Taught for 25 years at the University of the South Pacific, currently Adjunct Professor in Pacific Studies there and Adjunct Professor at Solomon Islands National University, with both of which he has close and ongoing links.

Dr Simon Quigley

Research Fellow – Livestock and Animal Science
Dr Simon Quigley grew up on mixed crop-livestock farms in New South Wales, Australia. He completed a B. Ag. Sci. at The University of Queensland and a PhD at The University of Adelaide. His research focuses on beef cattle, sheep and goat nutrition and production systems, and ranges from feeding and grazing studies through to the use of molecular techniques to better understand animal metabolism. He is passionate about developing research capacity and improving the livelihoods of smallholder livestock farmers in developing countries, and has been involved in research in Indonesia, Timor Leste, Myanmar, Thailand and Vanuatu.
Yes, 2 as Principal Supervisor, and 2 as Co-Supervisor
Topics of interest:
Ruminant production and feeding systems (cattle, goats, sheep)
Ruminant metabolism and gene expression
Climate resilience in livestock systems (methane, carbon)
Use of technology in farm planning and animal management
ACIAR funded research with smallholder cattle farmers in Vanuatu, in collaboration with Department of Industry, Vanuatu Agriculture Research and Technical Centre, and Department of Livestock.
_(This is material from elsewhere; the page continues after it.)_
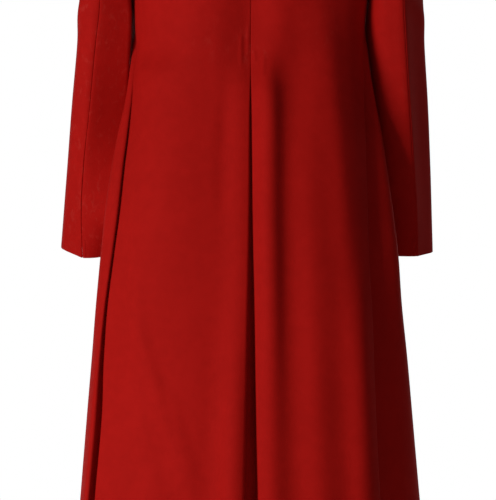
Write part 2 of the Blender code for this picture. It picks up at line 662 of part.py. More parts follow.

Regional description of beef cattle industries in Fiji, Samoa, Solomon Islands, Tonga and Vanuatu.

Associate Professor Rowena Maguire

Associate Professor, Law School, Queensland University of Technology
Dr Rowena Maguire is an Associate Professor within the School of Law and Centre for Justice at QUT. She is the research leader of the Environmental and Social Governance Research Group. Rowena holds a visiting fellow position at Strathmore Law School, Nairobi, Kenya and was formally a Research Affiliates at the Cambridge Centre for Climate Change Mitigation Research. Rowena’s research is…
Yes – 1 or 2 more students. My school is bringing in a limit of 4 supervisions.
Topics of Interest:
Feminist approaches to agriculture policy
Feminist approaches to climate policy
Gender and agriculture policy
Gender and climate mitigation and adaptation policy
Loss and Damage mechanism
Climate governance and justice in the Pacific
UNFCCC governance
Climate displacement and migration in agriculture sector
Just Transition Policies
Gender and Technology adoption in agriculture
Fiji – ACIAR project work (Talanoa Consulting, MoE and MoA) and PhD supervision of Fijian students studying climate displacement

Samoa – ACIAR project work (SWAG)

Solomon Islands – ACIAR project work (COYES)

Dr Ben MacDonald

Group Leader
Dr Ben Macdonald is developing improved agricultural production systems through the measurement of nutrient and water fluxes within agricultural and natural ecosystems. His research also focuses on the quantification of gaseous exchange between the land surface and the atmosphere and the key processes responsible for emissions from agricultural and natural ecosystems.

Currently Dr Macdonald is leading research projects in Australian cotton production systems with a focus on nitrogen use efficiency and nutrient cycling within root cropping systems of the Pacific Island Countries and Territories.
Topics of interest:
Soil carbon
Soil Health
Water quality
Dr Macdonald has worked in Fiji, Tonga, Samoa, Kiribati and Tuvalu.
Have been Principal Supervisor to 8 PhD students and have Co-Supervised 8 PhD students.